**Data excerpt:**
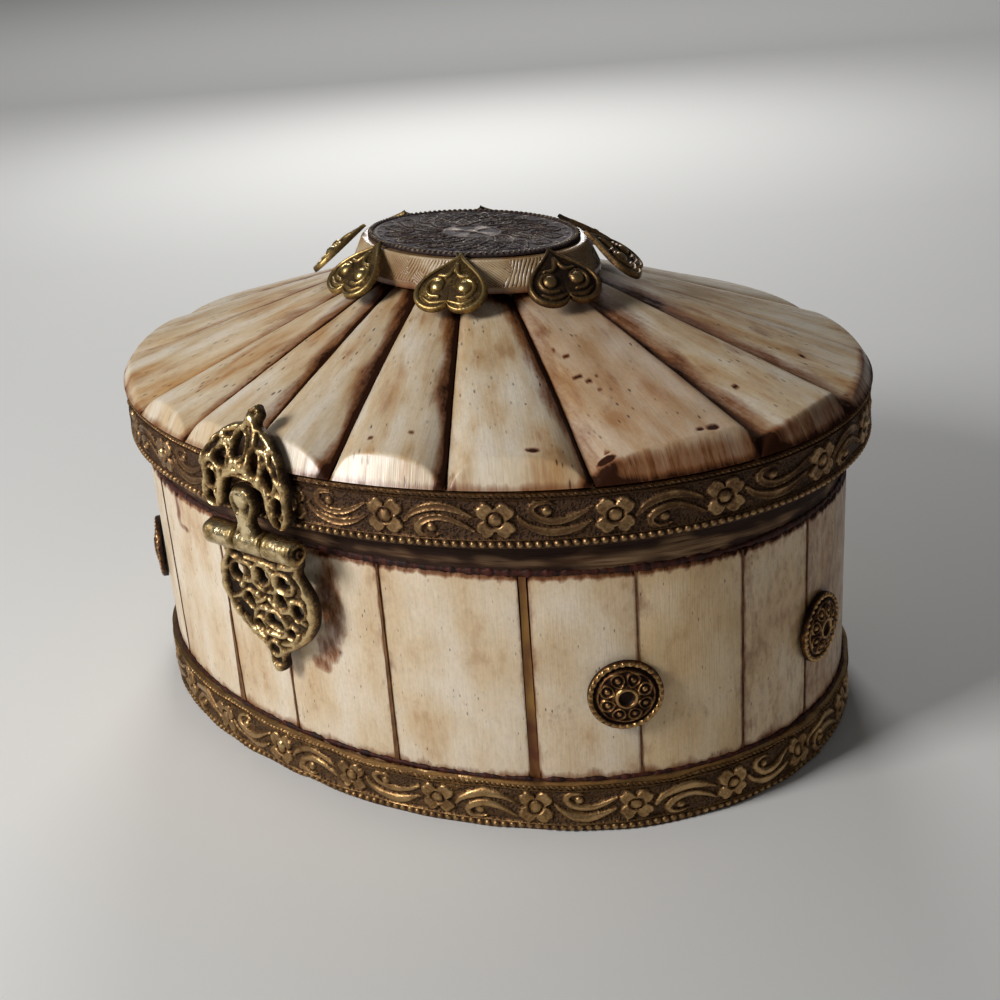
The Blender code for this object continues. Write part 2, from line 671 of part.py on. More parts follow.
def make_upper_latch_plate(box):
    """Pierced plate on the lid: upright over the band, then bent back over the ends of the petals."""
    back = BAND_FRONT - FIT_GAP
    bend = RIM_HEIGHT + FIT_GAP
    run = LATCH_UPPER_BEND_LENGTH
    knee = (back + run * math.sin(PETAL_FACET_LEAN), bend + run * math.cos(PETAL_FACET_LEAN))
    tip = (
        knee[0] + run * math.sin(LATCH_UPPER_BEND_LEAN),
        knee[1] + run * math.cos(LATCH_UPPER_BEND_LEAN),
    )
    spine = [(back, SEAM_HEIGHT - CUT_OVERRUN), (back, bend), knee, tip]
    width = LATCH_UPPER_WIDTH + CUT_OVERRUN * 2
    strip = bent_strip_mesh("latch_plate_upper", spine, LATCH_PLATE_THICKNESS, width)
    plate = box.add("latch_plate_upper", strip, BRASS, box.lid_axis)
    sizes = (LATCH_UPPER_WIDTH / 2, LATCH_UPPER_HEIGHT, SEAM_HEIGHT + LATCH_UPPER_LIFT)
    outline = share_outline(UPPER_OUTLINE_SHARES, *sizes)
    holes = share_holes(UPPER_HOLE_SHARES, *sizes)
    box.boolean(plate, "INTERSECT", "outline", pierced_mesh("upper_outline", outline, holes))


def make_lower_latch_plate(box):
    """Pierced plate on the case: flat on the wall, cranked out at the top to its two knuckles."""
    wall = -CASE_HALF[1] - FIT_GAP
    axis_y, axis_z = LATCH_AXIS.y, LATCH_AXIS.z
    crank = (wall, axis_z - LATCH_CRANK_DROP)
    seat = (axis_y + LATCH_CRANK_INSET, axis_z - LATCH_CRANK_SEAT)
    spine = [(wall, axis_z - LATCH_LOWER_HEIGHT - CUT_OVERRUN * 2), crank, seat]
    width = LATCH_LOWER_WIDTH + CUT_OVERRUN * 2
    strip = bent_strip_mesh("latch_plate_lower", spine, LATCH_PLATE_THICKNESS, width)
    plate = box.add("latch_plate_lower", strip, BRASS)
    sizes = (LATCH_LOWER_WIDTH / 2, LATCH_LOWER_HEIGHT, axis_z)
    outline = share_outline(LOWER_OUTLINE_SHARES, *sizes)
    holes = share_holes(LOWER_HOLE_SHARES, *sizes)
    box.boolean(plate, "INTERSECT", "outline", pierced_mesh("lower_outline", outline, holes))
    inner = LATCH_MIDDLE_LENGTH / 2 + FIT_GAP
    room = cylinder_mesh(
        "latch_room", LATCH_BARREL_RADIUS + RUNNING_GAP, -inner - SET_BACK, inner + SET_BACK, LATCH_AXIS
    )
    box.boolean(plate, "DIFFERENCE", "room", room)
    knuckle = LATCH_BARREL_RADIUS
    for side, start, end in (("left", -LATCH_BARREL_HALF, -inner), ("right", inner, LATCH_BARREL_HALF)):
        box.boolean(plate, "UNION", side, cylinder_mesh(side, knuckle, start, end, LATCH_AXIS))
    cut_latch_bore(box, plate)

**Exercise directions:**
Take the data above and return it exactly.

**Completed exercise:**
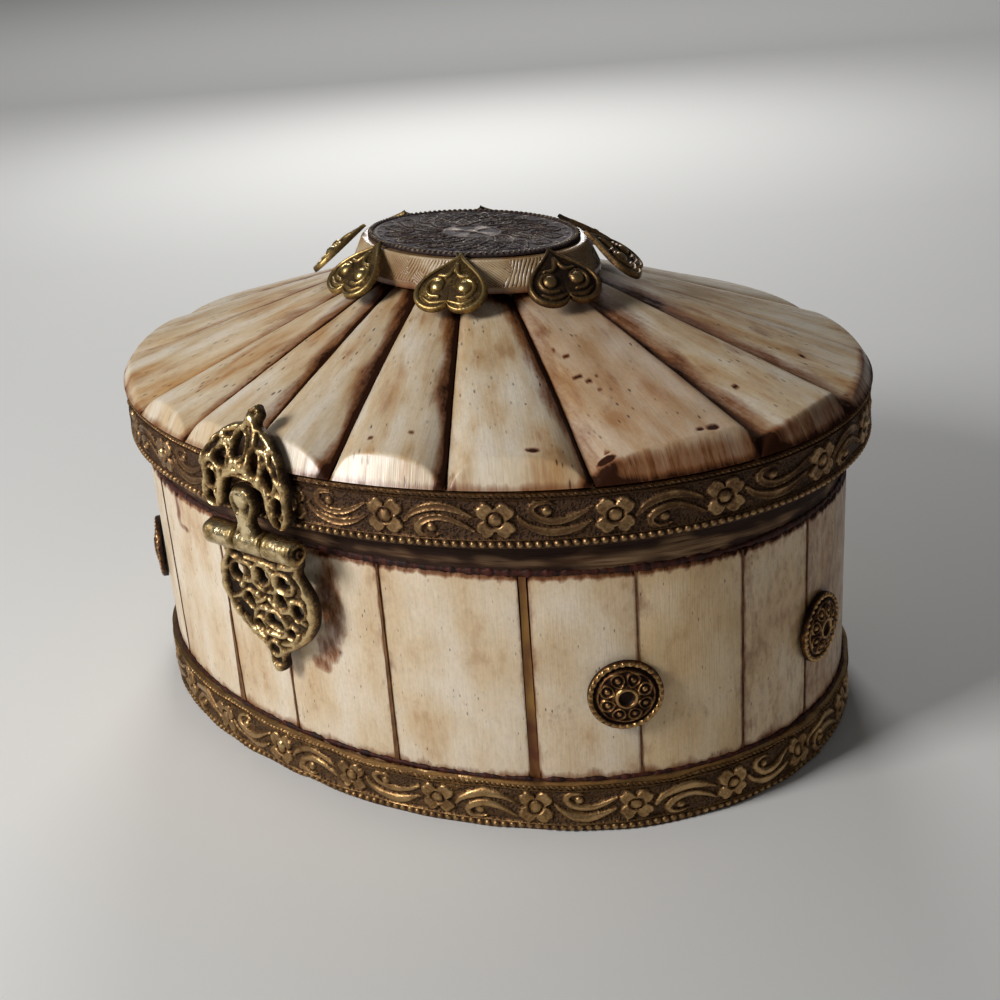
The Blender code for this object continues. Write part 2, from line 671 of part.py on. More parts follow.
def make_upper_latch_plate(box):
    """Pierced plate on the lid: upright over the band, then bent back over the ends of the petals."""
    back = BAND_FRONT - FIT_GAP
    bend = RIM_HEIGHT + FIT_GAP
    run = LATCH_UPPER_BEND_LENGTH
    knee = (back + run * math.sin(PETAL_FACET_LEAN), bend + run * math.cos(PETAL_FACET_LEAN))
    tip = (
        knee[0] + run * math.sin(LATCH_UPPER_BEND_LEAN),
        knee[1] + run * math.cos(LATCH_UPPER_BEND_LEAN),
    )
    spine = [(back, SEAM_HEIGHT - CUT_OVERRUN), (back, bend), knee, tip]
    width = LATCH_UPPER_WIDTH + CUT_OVERRUN * 2
    strip = bent_strip_mesh("latch_plate_upper", spine, LATCH_PLATE_THICKNESS, width)
    plate = box.add("latch_plate_upper", strip, BRASS, box.lid_axis)
    sizes = (LATCH_UPPER_WIDTH / 2, LATCH_UPPER_HEIGHT, SEAM_HEIGHT + LATCH_UPPER_LIFT)
    outline = share_outline(UPPER_OUTLINE_SHARES, *sizes)
    holes = share_holes(UPPER_HOLE_SHARES, *sizes)
    box.boolean(plate, "INTERSECT", "outline", pierced_mesh("upper_outline", outline, holes))


def make_lower_latch_plate(box):
    """Pierced plate on the case: flat on the wall, cranked out at the top to its two knuckles."""
    wall = -CASE_HALF[1] - FIT_GAP
    axis_y, axis_z = LATCH_AXIS.y, LATCH_AXIS.z
    crank = (wall, axis_z - LATCH_CRANK_DROP)
    seat = (axis_y + LATCH_CRANK_INSET, axis_z - LATCH_CRANK_SEAT)
    spine = [(wall, axis_z - LATCH_LOWER_HEIGHT - CUT_OVERRUN * 2), crank, seat]
    width = LATCH_LOWER_WIDTH + CUT_OVERRUN * 2
    strip = bent_strip_mesh("latch_plate_lower", spine, LATCH_PLATE_THICKNESS, width)
    plate = box.add("latch_plate_lower", strip, BRASS)
    sizes = (LATCH_LOWER_WIDTH / 2, LATCH_LOWER_HEIGHT, axis_z)
    outline = share_outline(LOWER_OUTLINE_SHARES, *sizes)
    holes = share_holes(LOWER_HOLE_SHARES, *sizes)
    box.boolean(plate, "INTERSECT", "outline", pierced_mesh("lower_outline", outline, holes))
    inner = LATCH_MIDDLE_LENGTH / 2 + FIT_GAP
    room = cylinder_mesh(
        "latch_room", LATCH_BARREL_RADIUS + RUNNING_GAP, -inner - SET_BACK, inner + SET_BACK, LATCH_AXIS
    )
    box.boolean(plate, "DIFFERENCE", "room", room)
    knuckle = LATCH_BARREL_RADIUS
    for side, start, end in (("left", -LATCH_BARREL_HALF, -inner), ("right", inner, LATCH_BARREL_HALF)):
        box.boolean(plate, "UNION", side, cylinder_mesh(side, knuckle, start, end, LATCH_AXIS))
    cut_latch_bore(box, plate)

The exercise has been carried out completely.